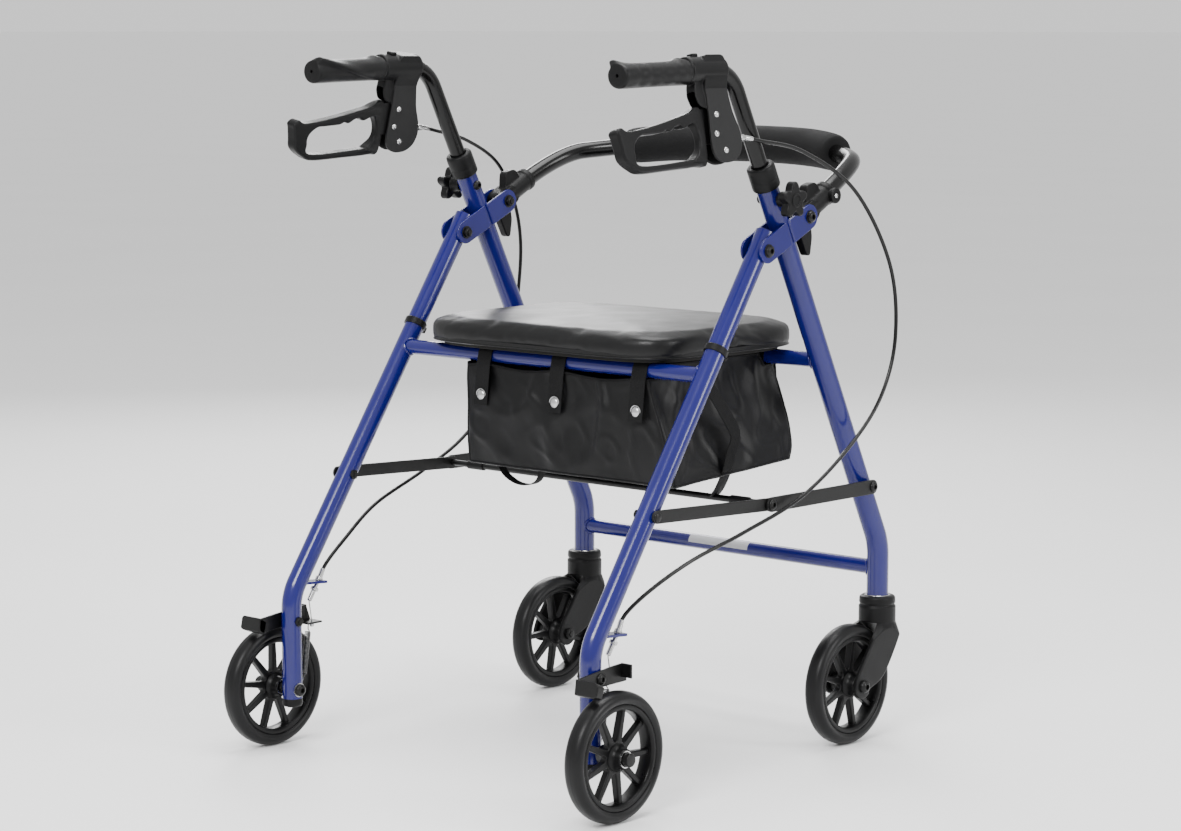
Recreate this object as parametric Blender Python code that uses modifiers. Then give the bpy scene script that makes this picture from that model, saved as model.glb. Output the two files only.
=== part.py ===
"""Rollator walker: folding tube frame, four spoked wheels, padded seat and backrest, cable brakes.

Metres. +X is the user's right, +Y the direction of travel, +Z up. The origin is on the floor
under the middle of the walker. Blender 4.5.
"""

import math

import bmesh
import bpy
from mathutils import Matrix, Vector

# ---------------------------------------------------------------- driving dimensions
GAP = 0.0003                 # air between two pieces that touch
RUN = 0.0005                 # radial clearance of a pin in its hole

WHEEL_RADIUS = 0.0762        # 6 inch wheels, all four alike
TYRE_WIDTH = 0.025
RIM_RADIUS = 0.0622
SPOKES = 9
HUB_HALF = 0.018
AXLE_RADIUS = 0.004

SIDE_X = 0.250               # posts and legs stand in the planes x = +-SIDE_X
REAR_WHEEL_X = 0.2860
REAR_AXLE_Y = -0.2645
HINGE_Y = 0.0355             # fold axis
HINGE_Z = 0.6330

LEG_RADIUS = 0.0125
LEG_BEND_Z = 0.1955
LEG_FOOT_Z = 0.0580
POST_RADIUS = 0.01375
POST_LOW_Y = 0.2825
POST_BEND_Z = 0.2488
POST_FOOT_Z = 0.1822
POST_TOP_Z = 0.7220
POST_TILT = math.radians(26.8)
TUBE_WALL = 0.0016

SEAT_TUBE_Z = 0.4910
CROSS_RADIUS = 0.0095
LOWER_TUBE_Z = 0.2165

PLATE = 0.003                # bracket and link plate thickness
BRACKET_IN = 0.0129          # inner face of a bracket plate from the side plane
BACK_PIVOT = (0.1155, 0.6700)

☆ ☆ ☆

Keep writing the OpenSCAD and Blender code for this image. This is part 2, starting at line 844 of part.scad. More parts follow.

☆ ☆ ☆

● REQUEST: The lines to transcribe begin at the line with "Recreate this object" and end at the line with "LOWER_TUBE_Z = 0.2165"; copy them exactly, both ends included.

● RESULT OF THIS TASK:
Recreate this object as parametric Blender Python code that uses modifiers. Then give the bpy scene script that makes this picture from that model, saved as model.glb. Output the two files only.
=== part.py ===
"""Rollator walker: folding tube frame, four spoked wheels, padded seat and backrest, cable brakes.

Metres. +X is the user's right, +Y the direction of travel, +Z up. The origin is on the floor
under the middle of the walker. Blender 4.5.
"""

import math

import bmesh
import bpy
from mathutils import Matrix, Vector

# ---------------------------------------------------------------- driving dimensions
GAP = 0.0003                 # air between two pieces that touch
RUN = 0.0005                 # radial clearance of a pin in its hole

WHEEL_RADIUS = 0.0762        # 6 inch wheels, all four alike
TYRE_WIDTH = 0.025
RIM_RADIUS = 0.0622
SPOKES = 9
HUB_HALF = 0.018
AXLE_RADIUS = 0.004

SIDE_X = 0.250               # posts and legs stand in the planes x = +-SIDE_X
REAR_WHEEL_X = 0.2860
REAR_AXLE_Y = -0.2645
HINGE_Y = 0.0355             # fold axis
HINGE_Z = 0.6330

LEG_RADIUS = 0.0125
LEG_BEND_Z = 0.1955
LEG_FOOT_Z = 0.0580
POST_RADIUS = 0.01375
POST_LOW_Y = 0.2825
POST_BEND_Z = 0.2488
POST_FOOT_Z = 0.1822
POST_TOP_Z = 0.7220
POST_TILT = math.radians(26.8)
TUBE_WALL = 0.0016

SEAT_TUBE_Z = 0.4910
CROSS_RADIUS = 0.0095
LOWER_TUBE_Z = 0.2165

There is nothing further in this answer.